Deep learning is now being used to tamper with faces in videos. How do deep fake technologies work?
There are several methods for tampering with faces, some of which do use deep learning, like Deepfake, which is one of the most well-known. Deepfake is a program that belongs to the GAN family, Generative Adversarial Networks, and makes it possible to transfer facial expressions onto video. It is based on an autoencoder, which is made up of an encoder and a decoder.
An autoencoder is an artificial neural network that is fed with different photos of a person’s face in which their facial expression, their position, the lighting, texture, resolution, etc. change. The encoder is asked to encode these data in a limited number of parameters. In effect, an encoder is like a funnel; each layer is smaller than the previous one and contains fewer and fewer neurons. When we get to the end of the encoder, there are only a thousand neurons, which is very little compared to what we had to start off with.

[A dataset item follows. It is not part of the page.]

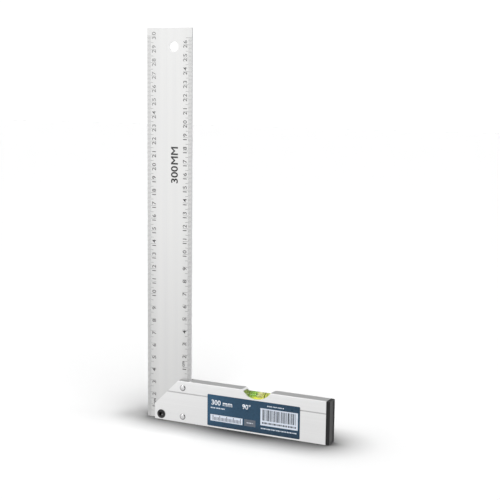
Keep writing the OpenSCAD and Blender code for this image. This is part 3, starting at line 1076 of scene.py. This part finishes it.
navy = printed_vinyl("navy_vinyl", "#234259", "#284962", drawn=True)
pale_ink = printed_vinyl("pale_ink", "#c3cad6", "#ccd3dd")
white_ink = printed_vinyl("white_ink", "#e0e4ea", "#e8ebf0")
grey_ink = printed_vinyl("grey_ink", "#555c66", "#5c626b")
dark_ink = printed_vinyl("dark_ink", "#3a3f47", "#43484f")
refinish("label", navy)
print("made", navy.name, pale_ink.name, white_ink.name, grey_ink.name, dark_ink.name)

# %% Print the label
INK_T = 0.015 * MM
PALE_PANEL = (2.7, 30.4, 4.2, 9.3)
GREY_FIELD = (31.8, 41.4, 4.0, 9.3)
BAR_PANEL = (45.5, 76.4, 6.5, 19.9)


def field(name, left, right, bottom, top, layer=0):
    """A printed field, placed in mm from the label's lower left corner, on a layer of ink."""
    x, z = label_low.x, label_low.z
    on_y = label_low.y - layer * INK_T
    return film(name, x + left * MM, x + right * MM, z + bottom * MM, z + top * MM, on_y, INK_T)


pale = [field("pale", *PALE_PANEL), field("pale", *BAR_PANEL)]
grey = field("label_grey_field", *GREY_FIELD)
dress(grey, grey_ink, BODY)
print("panels", PALE_PANEL[:2], BAR_PANEL[:2])

# %% [markdown]
# The wide panel holds a row of upright bars. Their widths follow a short rhythm that encodes nothing. The
# narrow one holds a small ruler. Lines of fine print are drawn as rows of short dashes, since print of
# that size can't be read anyway.
# %% Bars, ruler and dashes
BAR_WIDTHS = (0.45, 0.9, 0.35, 0.5, 1.1, 0.4, 0.7)
BAR_GAPS = (0.35, 0.5, 0.9, 0.4, 0.6)
DASH_WIDTHS = (1.1, 0.8, 1.4, 0.6, 1.0)
DASH_GAPS = (0.35, 0.3, 0.7)
RULER_MARKS = 21
RULER_STEP = 1.18
RULER_MARK_W = 0.55
RULER_LONG, RULER_SHORT = 3.9, 2.6


def row_of_bars(left, right, bottom, height, layer, widths=BAR_WIDTHS, gaps=BAR_GAPS):
    """Upright bars from left to right, in a rhythm of widths and gaps in mm."""
    row = []
    turn = 0
    while left + widths[turn % len(widths)] <= right:
        width = widths[turn % len(widths)]
        row.append(field("bar", left, left + width, bottom, bottom + height, layer))
        left += width + gaps[turn % len(gaps)]
        turn += 1
    return row


def dashes(left, right, bottom, height, layer):
    """A line of fine print, as dashes of uneven length."""
    return row_of_bars(left, right, bottom, height, layer, DASH_WIDTHS, DASH_GAPS)


panel_left, panel_right, panel_foot, panel_top = BAR_PANEL
bars_foot, bars_top = panel_foot + 3.9, panel_top - 0.9
dark = row_of_bars(panel_left + 1.6, panel_right - 1.6, bars_foot, bars_top - bars_foot, 1)
dark += dashes(panel_left + 1.4, panel_right - 1.4, panel_foot + 1.3, 1.4, 1)
ruler_left, ruler_foot = PALE_PANEL[0] + 2, PALE_PANEL[2] + 0.7
for step in range(RULER_MARKS):
    left = ruler_left + step * RULER_STEP
    height = RULER_LONG if step % 5 == 0 else RULER_SHORT
    dark.append(field("bar", left, left + RULER_MARK_W, ruler_foot, ruler_foot + height, 1))
dark_print = join(dark, "label_dark_print")
dress(dark_print, dark_ink, BODY)
print("dark print:", len(dark), "marks")

# %% [markdown]
# On the navy ground stand the size of the square in large pale characters, a line of fine print under it,
# and one line above and one below the bars.
# %% Size and fine print
WORD_H = 4.0 * MM
WORD_UP = 19.0 * MM
WORDS = (("300 mm", 12.5 * MM), ("90\u00b0", 33.5 * MM))
# Of each line: left, right, bottom and height in mm from the label's corner, and its layer of ink
FINE_PRINT = (
    (2.9, 15.5, 14.2, 0.9, 0),
    (51.0, 66.0, 21.6, 0.8, 0),
    (46.0, 76.0, 3.6, 0.9, 0),
    (34.0, 39.5, 6.4, 0.6, 1),
)

across = Matrix(((1, 0, 0, 0), (0, 0, -1, 0), (0, 1, 0, 0), (0, 0, 0, 1)))
words = []
for text, along in WORDS:
    typed = type_word(text, WORD_H, boldness=0.01)
    words.append(stamp(typed, label_low.x + along, label_low.y, label_low.z + WORD_UP, across))
    bpy.data.objects.remove(typed)
pale_words = settle(words, "label_size_words")
dress(pale_words, white_ink, BODY)
for line in FINE_PRINT:
    pale += dashes(*line)
pale_print = join(pale, "label_pale_print")
dress(pale_print, pale_ink, BODY)
print("pale print:", len(pale), "fields")

# %% [markdown]
# ## View
# The picture is taken with Blender's Standard view, so that colours come out as written.
# %% View
bpy.context.scene.view_settings.view_transform = "Standard"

We then ask the decoder, which is like an upside-down funnel (it starts off with a small number of neurons – the same as at the end of the encoder – and increases gradually), to use these one thousand parameters to generate a face that is identical to the original face. Training a neural network therefore means to train it to reproduce a face as accurately as possible by itself. In fact, it learns to compress and decompress the face of one person in particular.

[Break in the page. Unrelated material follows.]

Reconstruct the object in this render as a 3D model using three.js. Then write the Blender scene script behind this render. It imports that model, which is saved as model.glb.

In the case of deep fakes, we take the faces of two different people, A and B. The great idea was to say: rather than A and B each having their own autoencoder, they will share the same encoder whilst each having their own individual decoder. During the production of a deep fake, the encoder will encode A’s facial data but, instead of decoding them with decoder A, we’re going to do it with decoder B. In doing this we put B’s face onto A.

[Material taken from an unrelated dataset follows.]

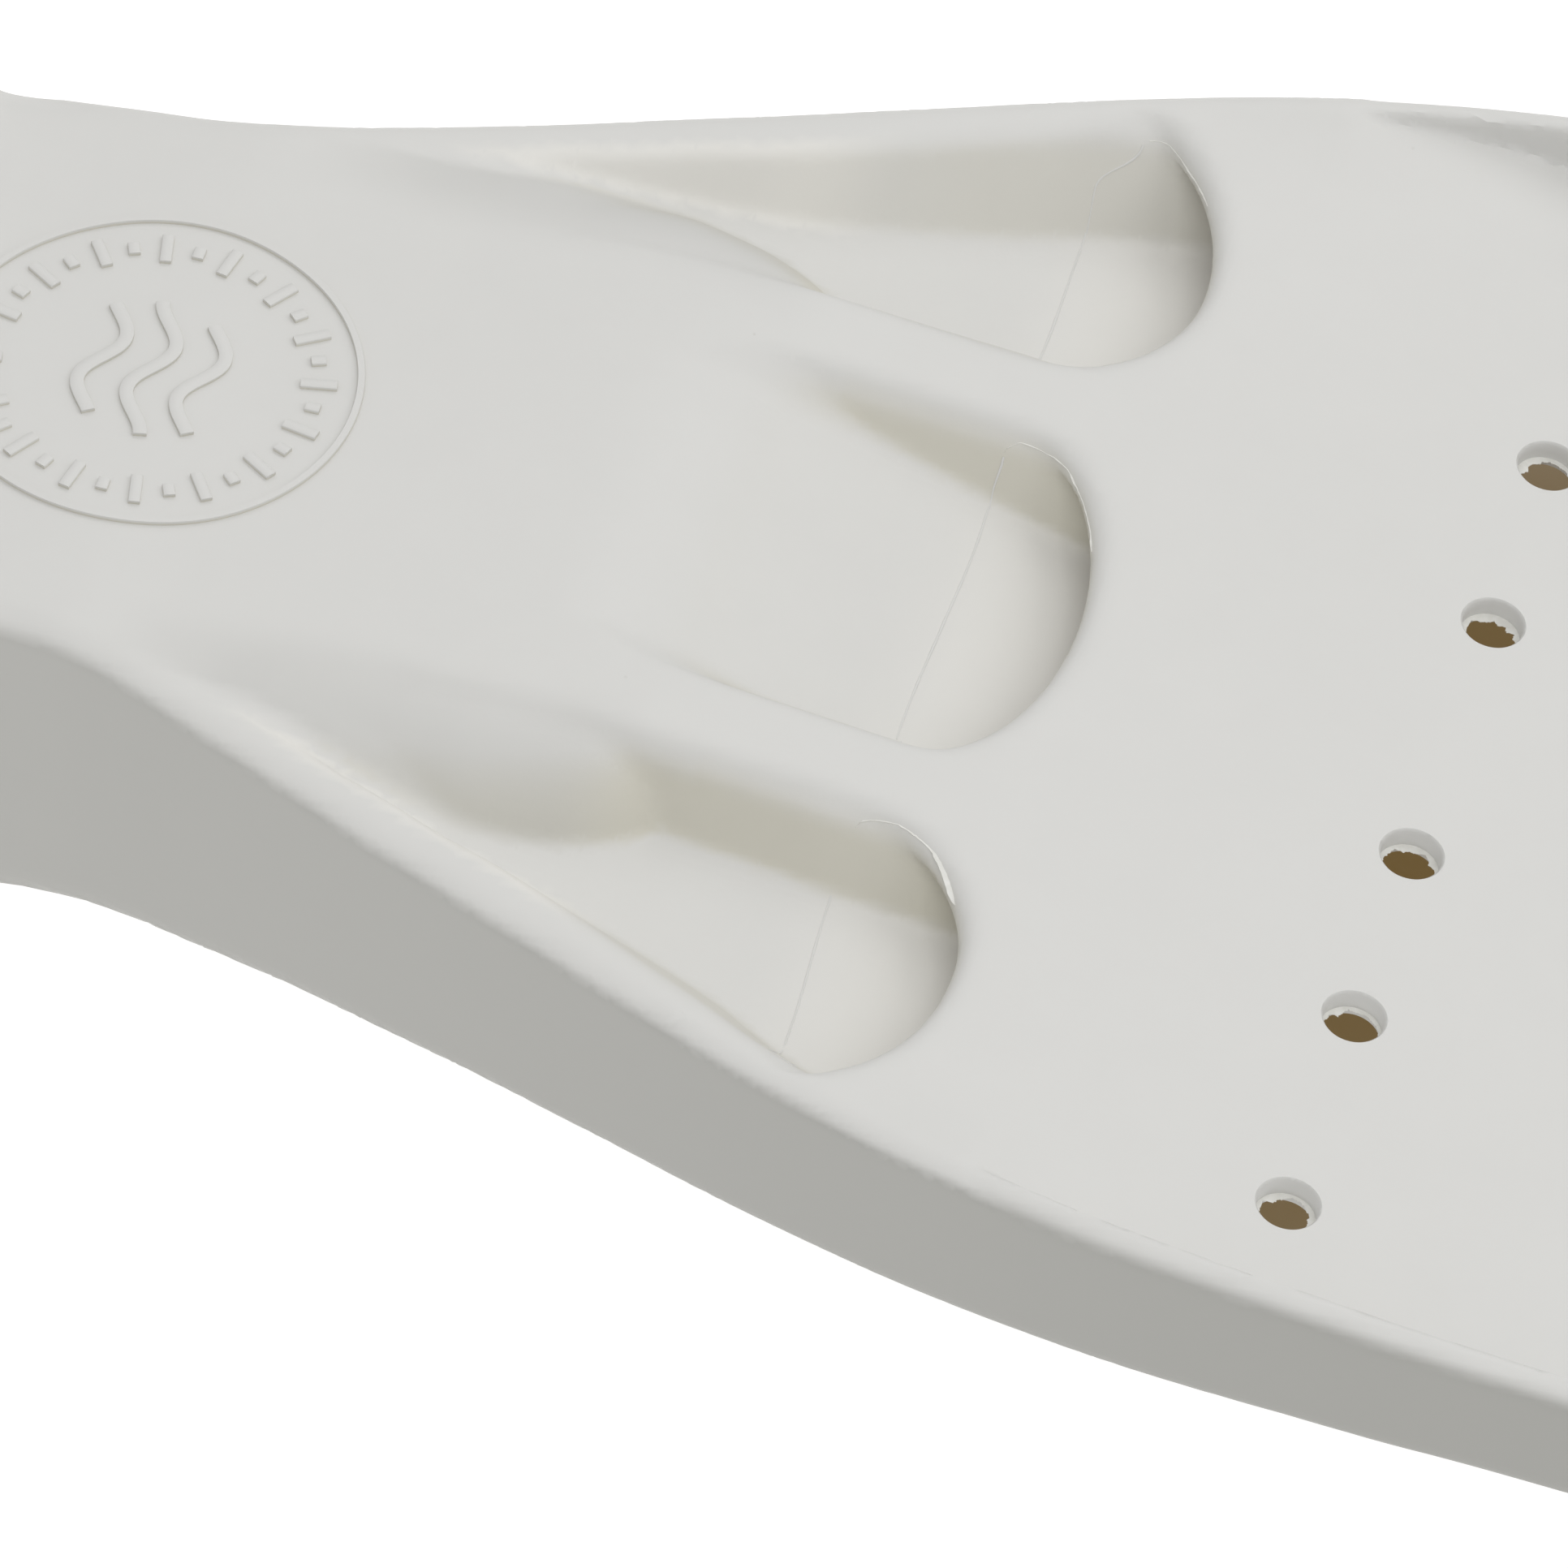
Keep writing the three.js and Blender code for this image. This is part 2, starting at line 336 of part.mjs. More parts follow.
function pullLoop() {
  const eye = turnedY([[2.08, -11.4], [4.1, -11.4], [4.1, 11.4], [2.08, 11.4], [2.08, -11.4]], 20).translate([LOOP_X, 0, 0]);
  const path = new THREE.CatmullRomCurve3([[-158.4, 8.4], [-167, 9.6], [-177, 11.5], [-187, 9.4], [-190.5, 0], [-187, -9.4], [-177, -11.5], [-167, -9.6], [-158.4, -8.4]].map(([x, y]) => new THREE.Vector3(x, y, 0)));
  const sections = range(0, 1, 20).map((t) => {
    const p = path.getPointAt(t), d = path.getTangentAt(t), out = new THREE.Vector3(d.y, -d.x, 0);
    return arc(0, 0, 1, 0, 360, 10).slice(0, 10).map(([u, v]) => p.clone().addScaledVector(out, -u * 2.4).add(new THREE.Vector3(0, 0, v * 3.4)));
  });
  const loop = skin(sections).add(eye).subtract(barY(2.08, -30, 30, LOOP_X, 0, 24));
  return loop.translate([-LOOP_X, 0, 0]).rotate([0, -LOOP_HANG, 0]).translate([LOOP_X, 0, 0]);
}

// ---------- materials ----------
const RUBBER = { color: 0xd3d3cf, roughness: 0.55, metalness: 0 };
const DARK_RUBBER = { color: 0x2b2c2d, roughness: 0.6, metalness: 0 };
const STEEL = { color: 0xb9bbbe, roughness: 0.3, metalness: 1 };
const PLASTIC = { color: 0x3a3b3d, roughness: 0.5, metalness: 0 };

const group = new THREE.Group();
group.name = 'swim_fin';
function addNode(name, shape, look) {
  const mesh = new THREE.Mesh(toCreasedNormals(geometryOf(shape), 0.6), new THREE.MeshStandardMaterial({ ...look, name }));
  mesh.name = name;
  group.add(mesh);
}
function addPair(name, shape, look) {
  addNode(`${name}_left`, shape, look);
  addNode(`${name}_right`, mirrorY(shape), look);
}
const place = (shape) => shape.translate([POST_X + ROW_X, 0, POST_Z + FLOOR]);
const strap = (shape) => place(shape.rotate([0, STRAP_TILT, 0]));

addNode('fin_body', finBody().translate([ROW_X, 0, FLOOR]), RUBBER);
addPair('strap_post', place(post()), STEEL);
addPair('post_washer', place(washer()), STEEL);
addPair('post_screw', place(screw()), STEEL);
addPair('boot_bushing', strap(bushing()), PLASTIC);
addPair('swivel_boot', strap(boot()), DARK_RUBBER);
addPair('spring_anchor', strap(anchor()), STEEL);
addPair('anchor_pin', strap(anchorPin()), STEEL);
addPair('heel_spring', strap(spring()), STEEL);
addPair('end_plug', strap(endPlug()), STEEL);
addNode('heel_pad', strap(heelPad()), DARK_RUBBER);
addNode('loop_pin', strap(loopPin()), STEEL);
addNode('pull_loop', strap(pullLoop()), DARK_RUBBER);

export default group;
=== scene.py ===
"""Looks of the vented swim fin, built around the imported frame. Metres, +X heel to tip."""
import math
import bmesh
import bpy
import numpy as np
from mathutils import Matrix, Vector

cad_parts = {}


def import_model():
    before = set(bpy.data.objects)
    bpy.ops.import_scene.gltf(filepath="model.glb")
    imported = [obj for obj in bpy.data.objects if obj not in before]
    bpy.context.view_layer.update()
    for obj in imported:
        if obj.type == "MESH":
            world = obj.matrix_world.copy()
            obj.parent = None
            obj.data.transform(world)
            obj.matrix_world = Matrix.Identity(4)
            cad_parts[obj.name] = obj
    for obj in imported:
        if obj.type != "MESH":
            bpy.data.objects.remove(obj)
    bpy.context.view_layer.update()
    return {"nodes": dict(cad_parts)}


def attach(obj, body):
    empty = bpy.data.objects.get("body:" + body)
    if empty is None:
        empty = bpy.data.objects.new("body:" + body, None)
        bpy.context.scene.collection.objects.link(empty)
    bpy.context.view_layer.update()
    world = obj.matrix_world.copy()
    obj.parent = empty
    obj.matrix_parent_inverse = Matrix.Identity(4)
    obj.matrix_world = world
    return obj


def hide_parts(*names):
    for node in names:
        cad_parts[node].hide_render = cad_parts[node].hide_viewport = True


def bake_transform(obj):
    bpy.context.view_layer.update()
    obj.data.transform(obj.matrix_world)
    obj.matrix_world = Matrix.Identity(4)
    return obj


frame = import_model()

# ------------------------------------------------------------------ dimensions (mm, blade frame)
ORIGIN = np.array([41.016, 0.0, 56.0])      # blade frame to row frame
SLOPE = 0.1716
BLADE_T = 4.5
RAIL_T = 4.1
HEEL_X, TIP_X = -318, 290
TIP_ROUND_X = 262                           # the rails' inner walls run straight on from here
HOLE_X, HOLE_R = 51.9, 4.25
HOLES_Y = (22.5, 53.6, 88.8, -22.5, -53.6, -88.8)
OUTLET = 13.0                               # where the vents' floors end, under the blade
POST = (-212.0, -12.0)                      # x and z of the strap posts' axis
TILT = math.radians(14)                     # the strap above level
MIDDLE_BAY = (-0.8, 16.5, -30.2, 30.2, 0.0)  # front x, depth, inner y, outer y, y of the front
SIDE_BAY = (-0.4, 22, 44, 94.5, 66.5)
MIDDLE_TOP_Y = 30.5                         # half width of the middle vent at the blade's face
STRUT_TOP_Y = 44.2                          # outer edge of a strut's top
VENT_ROUND = 3.7                            # rim radius of the vents
BLADE_TILT = math.atan(SLOPE)
HOLE_AXIS = np.array([math.sin(BLADE_TILT), 0, math.cos(BLADE_TILT)])
HOLE_ALONG = np.array([math.cos(BLADE_TILT), 0, -math.sin(BLADE_TILT)])
ACROSS = np.array([0, 1.0, 0])


def curve(*pts):
    """Monotone cubic through [x, value] stations."""
    X = np.array([p[0] for p in pts], float)
    V = np.array([p[1] for p in pts], float)
    h = np.diff(X)
    d = np.diff(V) / h
    m = np.empty(len(X))
    m[0], m[-1] = d[0], d[-1]
    a, b = d[:-1], d[1:]
    same = a * b > 0
    with np.errstate(divide="ignore", invalid="ignore"):
        hm = (h[:-1] + h[1:]) / (h[1:] / a + h[:-1] / b)
    m[1:-1] = np.where(same, hm, 0.0)

    def f(x):
        x = np.clip(x, X[0], X[-1])
        i = np.clip(np.searchsorted(X, x, side="right") - 1, 0, len(h) - 1)
        s = (x - X[i]) / h[i]
        return (V[i] * (1 + 2 * s) * (1 - s) ** 2 + h[i] * m[i] * s * (1 - s) ** 2
                + V[i + 1] * s * s * (3 - 2 * s) + h[i] * m[i + 1] * s * s * (s - 1))
    return f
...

Deep fakes are often presented in a way that is alarming. Is it really that easy to use this technology? Is downloading an application all it takes to create a deep fake?
It’s true that there are applications, notably FakeApp (based on TensorFlow, an open source machine learning tool developed by Google, Ed.). No IT knowledge is needed to use it, all it takes is to follow some key steps. You start by creating a database of the source and target people. Anyone can do this. If I want to create a fake video of someone, I collect as many photos and videos as possible of this person that are of good quality and with a large variety of facial expressions, light, etc. Then some parameters must be chosen. At this stage, people who are used to creating deep fakes say that experience plays an important part in identifying the most relevant parameters. The software must then be run and trained on a machine with a good graphics card. This takes around half a day and only requires a small investment of time. This would therefore be very easy for a team of professionals who wished, for example, to manipulate an election. Creating a malicious deep fake amounts to a lot less effort than many other more sophisticated attacks.
You write that most forensics techniques (which rely on mathematical tools with no machine learning) that are used to analyse images and detect fakes are ineffective on videos. Why is that?
The problem is that on an image, on a photo for example, there is a lot of information, in particular “noise” (slight imperfections of the image). A video is a succession of images but on which there is a lot less “noise” because it has been absorbed by very high compression. If they weren’t compressed so much, video files would be much too large… In video there are many ways to compress that often quite different from one another, but 99.9% of the time, it is into JPEG. So there isn’t just one standard way of doing this, which makes it highly complex to develop a detection method that works on all videos.
With MesoNet, you propose to use artificial neural networks at the mesoscopic scale. How does this deep fake detection tool work?
In our previous work, we used deep learning to distinguish synthetic images from photos. An image’s “noise” turned out to be a very good indicator. This “noise” is observed at the level of the pixel, at the microscopic scale. But in the case of deep fakes, there is hardly any left because of the video compression.
As for the macroscopic level, this consists in analysing an image as a whole to see if it represents a human, an animal, a building, etc. This is image semantics. In this case, we already know that it is a face. Our starting point therefore was to say: the microscopic scale doesn’t work, we aren’t interested in the macroscopic scale, so let’s go in between these, at the mesoscopic level; let’s take the image’s parts, not a single pixel or the entire image.
This helped us to define our neural network. We knew that we had to feed it with mesoscopic data. From there, we built a database and the network’s design. By carrying out several tests, we were surprised to note that medium networks worked better than deeper networks.
When modifying our network to increase its performance we noticed that each time we shortened it, it didn’t get weaker and sometimes it got better. The network that worked best was therefore quite short in the end, with around twenty layers.
This has two benefits: the first is that it is easy to train, this takes about two hours on a normal machine. Once it has been trained, we can use it on a low-power machine, like a smartphone. The second benefit is that we can explore and study it. Thus, by analysing the various layers of our network, we realised that the eyes play an important role in the detection of deep fakes.
The recent example of the deep fake of Donald Trump giving Belgium advice on climate change shows that the solution for detecting deep fakes isn’t only technological. In a context where deep fakes are becoming more and more sophisticated, how can human beings be “trained” to spot them, or at least to be wary of them?
When you check your social networks, if you see a photo that seems totally unrealistic, do you believe that it is genuine or do you think straight away that it is a fake? I think that most people have learnt to be wary of images. It is something that took some time, but that has become automatic. For the moment, we tend to believe what we see on videos that appear on social networks. But as with images, we will learn to remain vigilant. A period of time during which we will need to be educated will certainly be necessary and essential, be it via self-education or via awareness campaigns. I find it interesting that there are lessons in “zététique”, i.e. instructional studies that enable critical reflection and investigation in some schools. It is about teaching children to develop their critical thinking, to exercise caution regarding the information they receive whilst striking a balance between believing everything they are told and remaining completely sceptical, and how to achieve this.